Браузеном я был, когда мы улучали мгновение, чтобы взглянуть друг на друга, и молчание наше прерывали только Кекин вздох, короткое «да» или непотребное слово. И оживал, когда вдали от будничных смертей, от уличной давки, от деловых встреч и необоримой профессиональной приветливости чувствовал, что голова моя покрывается рыжеватым пухом, а сквозь очки и сквозь окно кабинета Санта-Марии вижу площадь и пристань, солнце и ненастье, и неизвестное мне былое гладит меня по спине.
XX
Приглашение
Толстуха, не очень толстая, но тяжелая, подбоченилась и засмеялась, стоя в дверях кухни.

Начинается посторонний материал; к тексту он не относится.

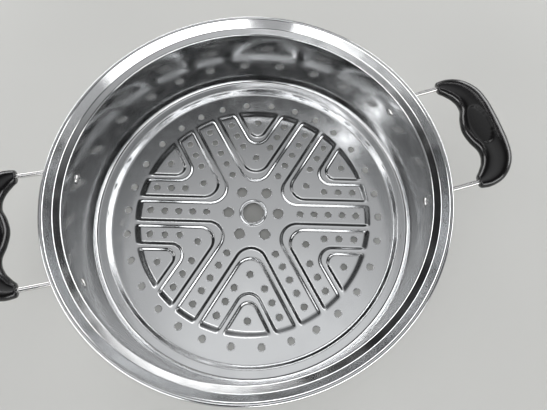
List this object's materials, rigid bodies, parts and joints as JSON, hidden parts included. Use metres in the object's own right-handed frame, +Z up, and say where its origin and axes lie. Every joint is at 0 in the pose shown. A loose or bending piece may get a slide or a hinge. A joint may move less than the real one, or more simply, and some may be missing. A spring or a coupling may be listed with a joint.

— Отпустите ее на минутку? — ласково спросила она. — Я только одну штуку забыла.
— Пожалуйста, я не держу, — сказал я.
— Вот и ладно! — засмеялась Толстуха. — Только, чур, не слушать.
Ни лицо ее, ни голос, ни смех не вязались с наглым и настороженным блеском глаз.
Кека пошла в кухню, а я остался один, поневоле стесняясь, что лежу голый до пояса. Протянув руку, я достал бы рюмку джина или включил бы вентилятор на столике; а мог и тихо лежать, вдыхая теплый воздух комнаты, запах постели и тел, недавно делавших то, что им положено.
Весна уже была в полном разгаре, и часто выпадали сухие, жаркие дни. Густые сумерки спускались со слишком чистых небес, заполняли город, разливались среди зданий, касались улиц и стен, ощутимые, словно дождь. Воздух пропитали испарения потных промелькнувших теней, мгновенных вспышек гнева, быстрых мыслей, любовных клятв, грозных слов и винного перегара. Вдыхая его, я мог восстановить лица и фигуры, услышать фразы, устное предание, перешедшее от Сима к Арфаксаду, от Арфаксада к Сале, от Салы к Еверу, от Евера к Фалеку.[14] Нетрудно было различить эти звуки сквозь грохот мира, уловить слухом: «я страдаю, а ты меня мучаешь», «о, если б господь поразил меня, пока мы с тобой в постели!», «будь что будет, пропади все пропадом», «за что нам такое счастье», «иногда я хочу убить тебя, иногда — чтобы ты меня убила». Голоса и фразы рвались из пыли на ковре, из стен, из темных мест под мебелью, страшась и смеха, и сквозняка, но готовые ждать, пока их воскресят жалобные или невинные губы, пока их увидят и откроют по-новому глядящие глаза.